Combining a large representative survey with a smaller survey focused on psychedelic drugs can produce generalizable estimates of rare behaviors like drug use without adding burdensome questions to the big survey. Researchers used calibration weighting to transport estimates from a psychedelic-enriched survey (two waves, total over 4,300 adults) to a representative anchor survey (two waves, total over 57,000 adults). The method showed good internal consistency, with transport biases under 0.4 percentage points for demographics, health, and substance use. External validity improved for health and substance use estimates after fusion. Using the fused data, recreational use of psilocybin (92.9%), LSD (93.2%), and MDMA (93.3%) was far more common than medical use (30.9%, 26.4%, and 21.1%, respectively). This approach expands surveillance epidemiology for rare behaviors.

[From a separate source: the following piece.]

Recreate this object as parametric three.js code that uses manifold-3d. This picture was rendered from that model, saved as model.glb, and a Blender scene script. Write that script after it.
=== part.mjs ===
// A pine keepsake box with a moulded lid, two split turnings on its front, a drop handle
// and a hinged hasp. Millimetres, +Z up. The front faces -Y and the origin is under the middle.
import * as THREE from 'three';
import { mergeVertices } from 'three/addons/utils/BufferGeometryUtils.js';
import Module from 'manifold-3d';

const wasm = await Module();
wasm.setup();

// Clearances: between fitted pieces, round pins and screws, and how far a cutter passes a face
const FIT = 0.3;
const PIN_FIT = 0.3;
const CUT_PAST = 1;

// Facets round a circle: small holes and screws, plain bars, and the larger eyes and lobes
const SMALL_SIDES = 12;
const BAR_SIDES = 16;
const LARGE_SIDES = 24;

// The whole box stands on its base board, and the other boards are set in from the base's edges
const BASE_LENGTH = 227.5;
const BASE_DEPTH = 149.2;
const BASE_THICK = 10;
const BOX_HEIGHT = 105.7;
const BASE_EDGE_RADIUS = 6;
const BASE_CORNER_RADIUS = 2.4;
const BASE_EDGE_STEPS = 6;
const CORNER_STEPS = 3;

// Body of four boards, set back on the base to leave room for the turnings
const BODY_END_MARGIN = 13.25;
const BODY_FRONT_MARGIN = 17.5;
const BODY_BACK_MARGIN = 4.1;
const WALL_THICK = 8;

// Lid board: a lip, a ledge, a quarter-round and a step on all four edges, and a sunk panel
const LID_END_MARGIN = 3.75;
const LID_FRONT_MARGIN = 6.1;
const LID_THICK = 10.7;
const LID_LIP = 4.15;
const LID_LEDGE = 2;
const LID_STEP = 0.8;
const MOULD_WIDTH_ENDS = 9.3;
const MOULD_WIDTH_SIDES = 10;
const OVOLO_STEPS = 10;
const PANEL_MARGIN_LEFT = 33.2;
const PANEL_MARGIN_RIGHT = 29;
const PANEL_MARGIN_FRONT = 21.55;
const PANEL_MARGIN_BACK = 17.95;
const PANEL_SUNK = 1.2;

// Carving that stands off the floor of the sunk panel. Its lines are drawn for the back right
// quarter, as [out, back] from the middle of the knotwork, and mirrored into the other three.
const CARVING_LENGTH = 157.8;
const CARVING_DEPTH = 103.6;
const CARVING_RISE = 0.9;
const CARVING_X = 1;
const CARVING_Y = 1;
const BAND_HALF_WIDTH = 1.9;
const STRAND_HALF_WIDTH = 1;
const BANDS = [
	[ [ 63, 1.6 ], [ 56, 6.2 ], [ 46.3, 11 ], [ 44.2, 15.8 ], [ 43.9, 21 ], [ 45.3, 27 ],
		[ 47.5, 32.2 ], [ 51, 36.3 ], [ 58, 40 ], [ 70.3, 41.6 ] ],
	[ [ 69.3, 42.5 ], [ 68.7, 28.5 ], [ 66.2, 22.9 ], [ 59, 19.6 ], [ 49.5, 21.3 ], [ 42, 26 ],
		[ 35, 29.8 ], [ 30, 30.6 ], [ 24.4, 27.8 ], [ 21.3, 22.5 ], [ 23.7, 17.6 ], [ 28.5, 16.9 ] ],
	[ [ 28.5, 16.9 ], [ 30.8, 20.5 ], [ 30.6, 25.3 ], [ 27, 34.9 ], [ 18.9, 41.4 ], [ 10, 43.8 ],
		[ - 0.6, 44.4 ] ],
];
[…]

Psychedelic Terminology Preference in the 2024 National Survey Investigating Hallucinogenic Trends (NSIHT).

Journal of psychoactive drugs March 16, 2026 Faith E Lyons, Karilynn M Rockhill, Evelyn J Fox et al.

Adults who used a psychedelic in the past year most prefer surveys that use specific substance names (e.g., psilocybin, ayahuasca) over umbrella terms. In a cross-sectional survey of 2,306 respondents, specific substance names received the highest preference (median rank 3; 24.3% ranked first), followed by "psychedelics" (median rank 3; 19.4%). Terms like "hallucinogen," "medicines," and "entheogens" ranked lower. Preferences were consistent across age, education, and experience levels. The findings offer recommendations for terminology in future survey development.